Do you ever look at the world and wonder why we are always pushing against things. People do it when they demand their opinion be more valuable or true than yours. Groups do it when they pick a cause to fight against and then protest. Nations do it when they march their armies into someone else’s territory. All of that pushing against only makes what you are pushing against stronger or more prominent. It does nothing to lessen the conflict or move the other person, group or nation to step down. Force always increases the tension until it finally quashes it all together.
The Chinese have it right in their practice of Tai Chi.
The concept of the Taiji (“supreme ultimate”) appears in both Taoist and Confucian
Chinese philosophy, where it represents the fusion or mother of Yin and Yang into a single Ultimate, represented by the Taijitu symbol. Thus, tai chi theory and practice evolved in agreement with many Chinese philosophical principles, including those of Taoism and Confucianism. (source: Wikipedia).
There are many exercises in the martial arts. One exercise, known as “pushing hands”, is particularly useful.
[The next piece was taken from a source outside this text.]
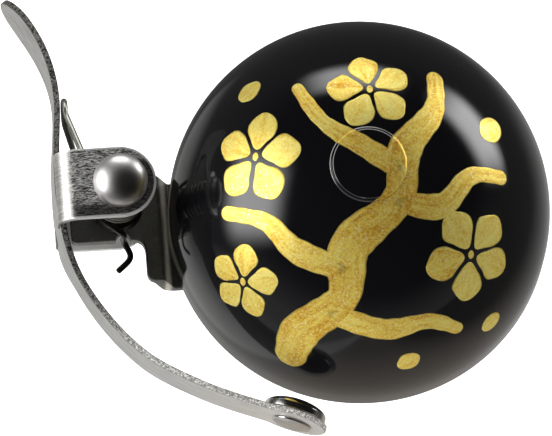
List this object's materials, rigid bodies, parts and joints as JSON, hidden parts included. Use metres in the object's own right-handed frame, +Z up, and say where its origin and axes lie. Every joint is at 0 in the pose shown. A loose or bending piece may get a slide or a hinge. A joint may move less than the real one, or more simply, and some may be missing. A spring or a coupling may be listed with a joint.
{
  "type": "bicycle bell",
  "caption": "Handlebar bell: gloss black pressed dome over a stamped bracket, struck by a hammer on a sprung side lever with a thumb pad; a lined steel band clamps it to the bar.",
  "frame": {"origin": "centre of the handlebar bore, under the middle of the dome", "axes": "+Y along the handlebar towards the thumb pad's end, +Z up the dome's axis to its crown, +X away from the lever; the lever stands on the -X side"},
  "size_m": [0.0771, 0.0666, 0.0759],
  "materials": {
    "lacquer": "deep gloss black lacquer",
    "gold_paint": "brushed-on gold paint with a fine metal grain, on the lacquer of the dome",
    "zinc": "bright zinc plate",
    "dark_steel": "gloss black plate over stamped steel",
    "liner_rubber": "matt rubber",
    "brushed_steel": "brushed, edges left as sheared",
    "nickel": "satin nickel plate",
    "nylon": "plain nylon",
    "spring_steel": "dark drawn wire"
  },
  "bodies": {
    "bell_base": {"bell_dome": "lacquer", "dome_boss": "zinc", "centre_post": "zinc", "lock_washer": "zinc", "mount_screw": "zinc", "bracket": "dark_steel", "clamp_band": "dark_steel", "bar_liner": "liner_rubber", "clamp_screw": "zinc", "clamp_washer": "zinc", "clamp_nut": "zinc", "pivot_washer": "nylon", "lever_spring": "spring_steel"},
    "striker": {"lever": "brushed_steel", "hammer": "nickel", "pivot_rivet": "nickel", "pivot_sleeve": "zinc"}
  },
  "joints": [
    {"name": "lever_swing", "type": "hinge", "parent": "bell_base", "child": "striker", "pos_m": [-0.0347, 0.0031, 0.029], "axis": [0, 0, 1], "range_deg": [-25, 5], "stiffness_Nm_per_rad": 0.12, "deforming": ["lever_spring"]}
  ]
}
Pushing hands is said to be the gateway for students to understand experientially the martial aspects of the Internal martial arts (?? nèi ji?); leverage, reflex, sensitivity, timing, coordination and positioning. Pushing hands works to undo a person’s natural instinct to resist force with force, teaching the body to yield to force and redirect it. Health oriented tai chi schools may teach push hands to complement the physical conditioning available from performing solo form routines. Push hands allows students to learn how to respond to external stimuli using techniques from their forms practice. Among other things, training with a partner allows a student to develop ting jing (listening power), the sensitivity to feel the direction and strength of a partner’s intention. In that sense pushing hands is a contract between students to train in the defensive and offensive movement principles of their martial art; learning to generate, coordinate and deliver power to another and also how to effectively neutralize incoming forces in a safe environment. (source: Wikipedia)
This past weekend I had the opportunity to try this with a group of men who get together twice a year to support one another in life and reinforce what it means to be a man. We performed this exercise round robin with 12 men. What happens is one man tries to force the other to lift a foot first and thereby be disqualified. Most of the time what has a man lose is his opponent stops resisting and the attacker loses his balance. Most of the rounds went pretty quickly, except for me.
For some reason I just did not resist and to my surprise I was able to outlast a man almost twice my weight and several inches taller. He was even getting frustrated as I would just let his hands push mine without resisting at all. At one point I almost got him to lose his balance and the only reason I finally lost was that someone suggested setting a time limit on the competition and I got more aggressive. I am not sure what got into me that day. For some reason I was perfectly at peace with complete release. In the process I was surprised to feel the sense of power I felt in totally being with the other person. There was also energy as a result of the frustration on my opponent’s face in not being able to move me. I dare say that I was much more comfortable with the whole exercise than my opponents were.
I am aware that by not losing, I also could not win but for me that was less important than just being with the other person and trying to feel the force approach me without any resistance. What would our homes, offices, churches, legislatures, nations and peoples look like if the force of Yin Yang was observed? If every force were met with an equal and opposite force all conflict would melt into peace. (I had to have a little utopia in here)
Unfortunately, I am not sure I could honor the true calling of Tai Chi as I have not had much experience with generating, coordinating and delivering power. My symbol is not complete; my life is not yet balanced.
I saw in this exercise how I have always lived my life. I have always found it useful to give no resistance. I have even used it as a young man to avoid a fight with a young hoodlum in a pizza parlor in the small town of Beaver Dam, Wisconsin. It is a strategy that has served me well in those kinds of situations throughout my life. At this weekend though, I discovered that I need to find the other half of the Taijitu symbol, the Yin to my Yang. This was something that I had not seen before or at least had not recognized as another source of power. A source I have not fully developed.
What could I achieve if I were able to seize this power? What do I need to do to fully absorb the energy on this side of the Tai Chi? In seeing this lack I am now aware that it is something I want.. no.. need, something that will allow me to complete my journey.
So here the journey begins, here it commences. I am not sure how the first step is taken to generate this attitude within myself. I know that it will be a process, a course of action. Not one that I need to take alone though. I am not worried because I have these men around me. I know who they are and they know who I am. I know I can trust the men because this is a skill that is native to men and yet, somehow it skipped me. I look forward to what lies ahead.
Thanks to the men and thanks for the exercise.